Sensitive Data Leakage

Data leakage happens when information from a private document "leaks" into an LLM response generated for an unauthorized user. This can happen through direct retrieval or through the model's "memory" of training data.

Types of Leakage in RAG

Topical Leakage: The model confirms a secret topic exists (e.g., "I can't tell you about Project X," which reveals Project X exists).
PII Leakage: The model output contains names, emails, or phone numbers from the context.
Reasoning Leakage: The model uses a secret logic (e.g., "The discount for VIPs is 20%") to calculate an answer even if it doesn't show the secret document.

Detection and Prevention

During Ingestion

PII Scrubbing: Use Amazon Comprehend PII or Microsoft Presidio to automatically detect and mask sensitive entities before they are embedded.
Classification: Tag documents as Confidential, Internal, or Public.

During Retrieval

Strict Filtering: (See Module 20.1) Ensure the filter is applied at the database level.

During Generation

Refusal Guardrails: Instruct the model to never output specific types of data (e.g., "Never output an 11-digit number").

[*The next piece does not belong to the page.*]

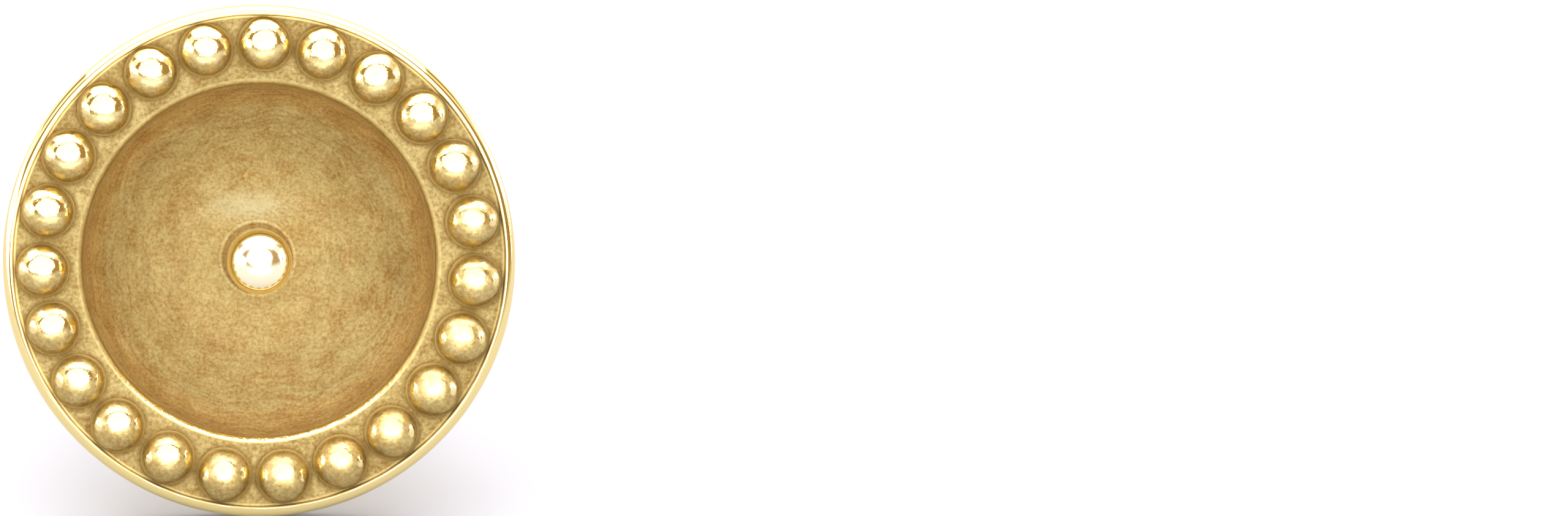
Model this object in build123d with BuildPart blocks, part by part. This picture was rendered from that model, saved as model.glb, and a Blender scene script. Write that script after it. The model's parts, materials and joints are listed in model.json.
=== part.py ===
from build123d import *
import os
from math import asin, atan2, cos, degrees, hypot, pi, radians, sin, sqrt, tan

# A stud earring setting for a half-drilled pearl, in yellow gold: a round cast head with a ring of beads,
# an open cup with a peg in its middle, and a straight ear post behind.
# Millimetres, +Z up. The stud lies on the surface Z = 0 as it rests by itself, on the lower back edge of
# its head and on the tip of its post. Its face looks towards -Y and its post points towards +Y.
# "along" is measured on the stud's axis from the front of the rim towards the post's tip, and "out" is
# measured square to that axis.

# Cup and lip
cup_mouth_radius = 3.25
cup_straight_wall = 0.085
cup_wall = 0.50
lip_round = 0.15

# Beads, which stand on the flange between the lip and the rim
bead_radius = 0.505
bead_spacing = 0.075
bead_lift = 0.035
bead_lead_angle = 1.75
lip_to_bead_gap = 0.095
bead_to_rim_gap = 0.035

# Rim and flange
rim_front_land = 0.02
rim_depth = 1.80
rim_draft_angle = 1.3
rim_front_round = 0.16
rim_back_round = 0.17
flange_recess = 0.22

# Bowl behind the cup
bowl_radius = 5.41
bowl_stand = 0.92
bowl_cone_radius = 1.70
bowl_root_round = 0.12

# Pearl peg
peg_radius = 0.60
peg_stand = 1.31
peg_solder_round = 0.10

# Ear post
post_radius = 0.425
post_length = 11.25
neck_round = 0.30
notch_depth = 0.12
notch_steep_length = 0.40
notch_gentle_length = 0.48
notch_shoulder_round = 0.10
notch_to_tip = 0.95

# Sizes that follow
bead_ring_radius = cup_mouth_radius + lip_round + lip_to_bead_gap + bead_radius
bead_count = int(2 * pi * bead_ring_radius / (2 * bead_radius + bead_spacing))
bead_along = flange_recess - bead_lift
flange_radius = bead_ring_radius + bead_radius + bead_to_rim_gap
rim_front_radius = flange_radius + rim_front_land + rim_front_round
rim_draft = radians(rim_draft_angle)
rim_back_radius = rim_front_radius + rim_depth * tan(rim_draft)
cup_floor_radius = bowl_radius - cup_wall
bowl_centre_along = rim_depth + bowl_stand - bowl_radius

# Inside the cup, one bend leads from the straight wall under the lip into the round floor, tangent to both
cup_bend_along = flange_recess + lip_round + cup_straight_wall
cup_bend_depth = cup_bend_along - bowl_centre_along
cup_bend_radius = (cup_floor_radius**2 - cup_mouth_radius**2 - cup_bend_depth**2) / (
    2 * (cup_floor_radius - cup_mouth_radius)
)
floor_share = cup_floor_radius / (cup_floor_radius - cup_bend_radius)
floor_edge_radius = (cup_mouth_radius - cup_bend_radius) * floor_share


def sphere_along(radius, out):
    """Where a sphere about the bowl's centre stands along the axis, at a distance out from it."""
    return bowl_centre_along + sqrt(radius ** 2 - out ** 2)


bowl_edge_radius = sqrt(bowl_radius ** 2 - (rim_depth - bowl_centre_along) ** 2)
cone_slope = bowl_cone_radius / sqrt(bowl_radius ** 2 - bowl_cone_radius ** 2)
cone_start_along = sphere_along(bowl_radius, bowl_cone_radius)
cone_tip_along = cone_start_along + bowl_cone_radius * cone_slope
neck_along = cone_tip_along - post_radius * cone_slope
wire_root_along = sphere_along(cup_floor_radius, 0) + cup_wall / 2
post_tip_along = neck_along + post_length
tip_centre_along = post_tip_along - post_radius
peg_dome_along = peg_radius - peg_stand

# Resting pose: the floor touches the round of the rim's back edge and the round of the post's tip
edge_along = rim_depth - rim_back_round
edge_out = rim_back_radius - rim_back_round * (tan(rim_draft) + 1 / cos(rim_draft))
edge_to_tip = tip_centre_along - edge_along
tilt = atan2(edge_out, edge_to_tip) - asin((post_radius - rim_back_round) / hypot(edge_out, edge_to_tip))
face_height = rim_back_round + edge_along * sin(tilt) + edge_out * cos(tilt)


def bead_below_axis(index):
    """How far below the stud's axis a bead's centre lies, square to that axis."""
    return -bead_ring_radius * cos(radians(bead_lead_angle + index * 360 / bead_count))


# How far the stud reaches forward and back of its face's centre, along Y
bead_reach = max(map(bead_below_axis, range(bead_count))) * sin(tilt) - bead_along * cos(tilt) + bead_radius
peg_reach = peg_radius - peg_dome_along * cos(tilt)
rim_reach = rim_front_radius * sin(tilt)
front_reach = max(bead_reach, peg_reach, rim_reach)
back_reach = tip_centre_along * cos(tilt) + post_radius

post_way = Vector(0, cos(tilt), -sin(tilt))
face_up = Vector(0, sin(tilt), cos(tilt))
face_centre = Vector(0, (front_reach - back_reach) / 2, face_height)
stud_axis = Axis(face_centre, post_way)
# The stud plane is the rim's front, with X to the right and Y down as the face is seen
stud = Plane(origin=face_centre, x_dir=(1, 0, 0), z_dir=post_way)
# A section is drawn in the upright middle plane, with X out from the axis and Y along it
section = Plane(origin=face_centre, x_dir=face_up, z_dir=(-1, 0, 0))


def corner(sketch, out, along):
    """The corner of a section nearest to a place on it."""
    return sketch.vertices().sort_by_distance(Vector(out, along, 0))[0]


def ring_edge(part, out, along):
    """The round edge of a solid that passes through a place on the section."""
    return part.edges().sort_by_distance(section.from_local_coords((out, along, 0)))[0]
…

The "Membership Inference" Attack

A sophisticated attacker might ask thousand of queries to "map out" what documents are in your vector database based on the subtle changes in the model's answers.

Implementation: Redaction Service

from presidio_analyzer import AnalyzerEngine
from presidio_anonymizer import AnonymizerEngine

analyzer = AnalyzerEngine()
anonymizer = AnonymizerEngine()

def anonymize_text(text):
    results = analyzer.analyze(text=text, language='en')
    return anonymizer.anonymize(text=text, analyzer_results=results).text

Exercises

Redact a document containing a fake SSN. Does the "Anonymizer" find it?
What are the "False Positives" of PII scrubbing? (e.g., redaction of a legitimate product part number).
Why should you "Never" use a Public LLM API for highly sensitive documents without an enterprise agreement?